Message par bruce randylan »

Hommage en ce moment à la Cinémathèque Française à l'un des grands noms du cinéma portugais (et dont j'ignorais l'existence il y a encore 3 mois :mrgreen: ).
Son intégrale sera ainsi diffusé.

http://www.cinematheque.fr/cycle/paulo-rocha-434.html

Pour l'ouverture de la rétrospective, ce fut son premier film Les vertes années(1963) qui lança logiquement les festivités puisqu'il est considéré comme l'un des titres initiateurs de la nouvelle vague locale.

Image

Fraîchement arrivé à Lisbonne, un apprenti cordonnier tombe amoureux d'une jeune domestique qui s'amuse de son caractère provincial.

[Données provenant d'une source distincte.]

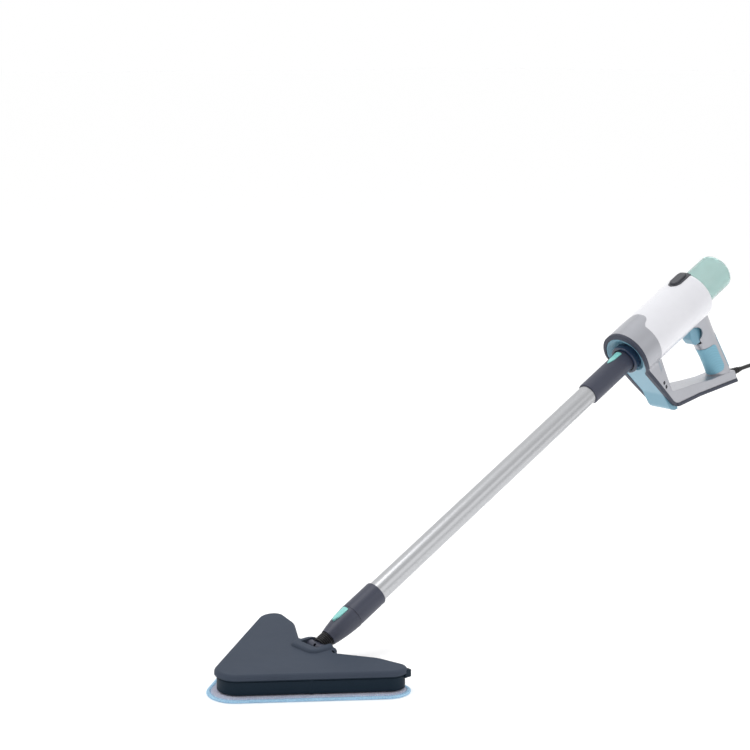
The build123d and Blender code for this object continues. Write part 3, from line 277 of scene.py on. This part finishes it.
POLE_STREAKS = (60.0, 1.2, 1.2)
M = {
    "lid": plastic("lid", (0.255, 0.285, 0.335), 0.55, 0.000015, 1200.0, edge=0.002, gloss=0.05),
    "head_side": plastic("head_side", (0.085, 0.145, 0.195), 0.5, 0.00002, gloss=0.12),
    "inner": plastic("inner_plastic", (0.24, 0.24, 0.26), 0.6),
    "coupling": plastic("coupling", (0.225, 0.24, 0.305), 0.42, 0.000015),
    "silver": plastic("satin_silver", (0.67, 0.675, 0.70), 0.33, 0.000006, 1600.0, 0.02, 0.25, 0.0016, 0.6),
    "white": plastic("white_gloss", (0.89, 0.89, 0.91), 0.22, 0.000004, 300.0, 0.015, 0.5),
    "light_blue": plastic("light_blue", (0.425, 0.61, 0.69), 0.34, 0.000008, 1200.0, 0.02, 0.2, 0.0014),
    "slate": plastic("slate", (0.19, 0.21, 0.275), 0.55, 0.00003, 1100.0, edge=0.0028),
    "navy": plastic("navy", (0.10, 0.165, 0.27), 0.32, 0.000006, 900.0, 0.04, 0.3),
    "grey": plastic("grey_trim", (0.47, 0.48, 0.50), 0.55),
    "dark": plastic("dark_button", (0.26, 0.265, 0.29), 0.5, 0.00003, 1100.0),
    "board": plastic("board_green", (0.12, 0.36, 0.22), 0.5, 0.00005, 220.0, 0.2),
    "pump": plastic("pump_body", (0.85, 0.85, 0.82), 0.45),
    "leaf": plastic("aqua_button", (0.55, 0.84, 0.82), 0.28, 0.000005, 900.0, 0.02, 0.4),
    "tube": metal("anodised_tube", (0.74, 0.745, 0.755), 0.30, POLE_STREAKS),
    "steel": metal("zinc_steel", (0.72, 0.72, 0.74), 0.35, (8.0, 8.0, 8.0)),
    "alloy": metal("cast_alloy", (0.68, 0.68, 0.69), 0.55, (3.0, 3.0, 3.0), 400.0, 0.00006),
    "element": metal("element", (0.40, 0.39, 0.38), 0.45, (5.0, 5.0, 5.0)),
    "pins": metal("plated_pins", (0.80, 0.77, 0.66), 0.25, (6.0, 6.0, 6.0)),
    "rubber": rubber("black_rubber", (0.085, 0.085, 0.095)),
    "gaiter": rubber("bellows_rubber", (0.09, 0.09, 0.105), 0.34, 0.00001),
    "cord": rubber("cord_jacket", (0.07, 0.07, 0.075), 0.5, 0.000015),
    "silicone": rubber("silicone", (0.78, 0.78, 0.76), 0.45, 0.000005),
    "grip": chevron("grip_inlay", (0.48, 0.685, 0.765), 3.2),
    "cloth": fabric("microfibre", (0.93, 0.93, 0.98), (0.74, 0.75, 0.84), 420.0, 0.0012),
    "hem": overlock("overlock_thread", (0.70, 0.86, 0.96), (0.50, 0.68, 0.82), 900.0),
    "thread": rubber("stitch_thread", (0.52, 0.72, 0.84), 0.8, 0.0),
    "hook": fabric("hook_tape", (0.20, 0.20, 0.22), (0.07, 0.07, 0.08), 700.0, 0.0006, 0.1),
    "tank": clear_tank("tinted_clear"),
}
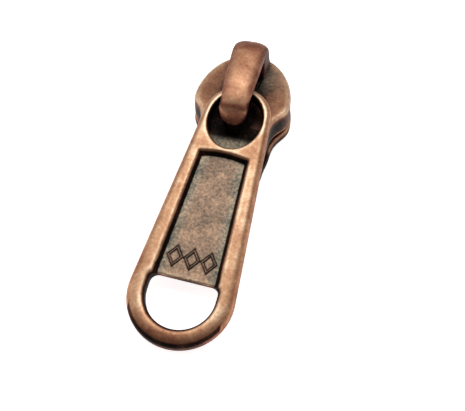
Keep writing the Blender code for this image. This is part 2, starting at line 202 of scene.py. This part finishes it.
def slab(name, outline, low, high, low_edge=0.0, high_edge=0.0, reach=1.0, hole=False, give=1.0):
    """An outline with thickness and round rims; a hole's rims flare outwards and run on past both faces.

    reach stretches a rim's rounding along the thickness, and give scales it from point to point.
    """
    walked = evenly(outline)
    along = np.roll(walked, -1, axis=0) - np.roll(walked, 1, axis=0)
    away = np.column_stack([along[:, 1], -along[:, 0]])
    away /= np.linalg.norm(away, axis=1)[:, None]
    side = away * (1.0 if hole else -1.0) * np.reshape(give(walked) if callable(give) else give, (-1, 1))
    turns = [pi / 2 * step / 7 for step in range(8)]
    low_reach, high_reach = low_edge * reach, high_edge * reach
    levels = [(low + low_reach * (1 - sin(turn)), low_edge * (1 - cos(turn))) for turn in reversed(turns)]
    levels += [(high - high_reach * (1 - sin(turn)), high_edge * (1 - cos(turn))) for turn in turns]
    if hole:
        levels = [(low - 1.0, low_edge)] + levels + [(high + 1.0, high_edge)]
    rings = []
    for height, shift in levels:
        if not rings or height > rings[-1][0, 2] + 1e-4:
            ring = walked + side * shift
            rings.append(np.column_stack([ring, np.full(len(ring), height)]))
    return loft(name, rings)


def block(name, low, high):
    """A rectangular block between two corners."""
    (x0, y0, z0), (x1, y1, z1) = low, high
    square = [(x0, y0), (x1, y0), (x1, y1), (x0, y1)]
    return loft(name, [[(x, y, z0) for x, y in square], [(x, y, z1) for x, y in square]])


def skinned(blank, voxel):
    """Gives a solid one even skin."""
    skin = blank.modifiers.new("skin", "REMESH")
    skin.mode = "VOXEL"
    skin.voxel_size = voxel


def cast(name, blank, steps, voxel, softening):
    """One skin out of a blank and the (operation, solid) steps worked on it, its corners softened."""
    for operation, other in steps:
        step = blank.modifiers.new(other.name, "BOOLEAN")
        step.operation = operation
        step.object = other
    skinned(blank, voxel)
    soften = blank.modifiers.new("soften", "SMOOTH")
    soften.factor = 0.5
    soften.iterations = softening
    bpy.context.view_layer.update()
    mesh = bpy.data.meshes.new_from_object(blank.evaluated_get(bpy.context.evaluated_depsgraph_get()))
    mesh.name = name
    for helper in [blank] + [other for _, other in steps]:
        bpy.data.objects.remove(helper)
    made = bpy.data.objects.new(name, mesh)
    bpy.context.scene.collection.objects.link(made)
    return made


def relief(mesh):
    """Each point's place and normal, and how far it stands proud of the skin close by and farther round."""
    count = len(mesh.vertices)
    place = np.empty(count * 3)
    mesh.vertices.foreach_get("co", place)
    place = place.reshape(-1, 3)
    normal = np.empty(count * 3)
    mesh.vertex_normals.foreach_get("vector", normal)
    normal = normal.reshape(-1, 3)
    ends = np.empty(len(mesh.edges) * 2, np.int32)
    mesh.edges.foreach_get("vertices", ends)
    one, other = ends.reshape(-1, 2).T
    neighbours = (np.bincount(one, minlength=count) + np.bincount(other, minlength=count))[:, None]

    def relaxed(points, rounds):
        for _ in range(rounds):
            sums = [
                np.bincount(one, points[other, axis], count) + np.bincount(other, points[one, axis], count)
                for axis in range(3)
            ]
            points = 0.5 * points + 0.5 * np.column_stack(sums) / neighbours
        return points

    near = relaxed(place, 14)
    far = relaxed(near, 110)
    return place, normal, ((place - near) * normal).sum(axis=1), ((place - far) * normal).sum(axis=1)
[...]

Un premier film avec du caractère et pas mal de bonnes idées mais qui n'arrive pas toujours à passionner à cause d'un certaine froideur qui évite heureusement l'intellectualisme. Le problème provient des personnages qui n'arrivent pas vraiment à exister sur l'écran. Ils leur manquent de corps et d'un peu d'âmes. On sent les intentions mais ça manque d'assurance dans la direction il m'a semble, surtout pour le jeu de héros qui manque un peu d'unité dans son comportement. Ce sentiment provient aussi d'un narration qui n'a pas l'air de progresser avec un montage sans variation, un rythme linéaire et une musique, certes belle, mais bien trop répétitive qui finit par donner un sentiment de surplace. Et je ne suis pas sur que ça soit une manière d'appuyer la psychologie et l'évolution de ce couple. Ou alors, il aurait fallut être plus centré sur le seul personnage masculin, bien plus passif que sa compagne... Sans qu'on sache vraiment pourquoi d'ailleurs.
La réalisation alterne des moments assez plats avec d'autres séquences brillantes, tant dans leur contenu que dans leur exécution : la domestique essayant les costumes de sa patronnes (suivi d'un cours de danse), le gilet jeté dans une mare, la virée nocturne avec un anglais saoul, la copine rencontrant des amis lors d'une ballade dans un parc et le final avec les vitres brisées et le héros face aux voitures.
On sort alors d'une certaine lassitude pour un sentiment plus étouffant et mélancolique où la ville et les paysages sont assez bien filmés et participe aux états d'âmes des personnages.

Pour un premier film et une tentative d'apporter un sang neuf au cinéma portugais d'alors (qui m'est tout autant inconnu cela dit mais qui semblait bien moribond à priori), on devine une sensibilité, une culture cinématographique et un regard affirmé qui ne demande qu'à être affûté.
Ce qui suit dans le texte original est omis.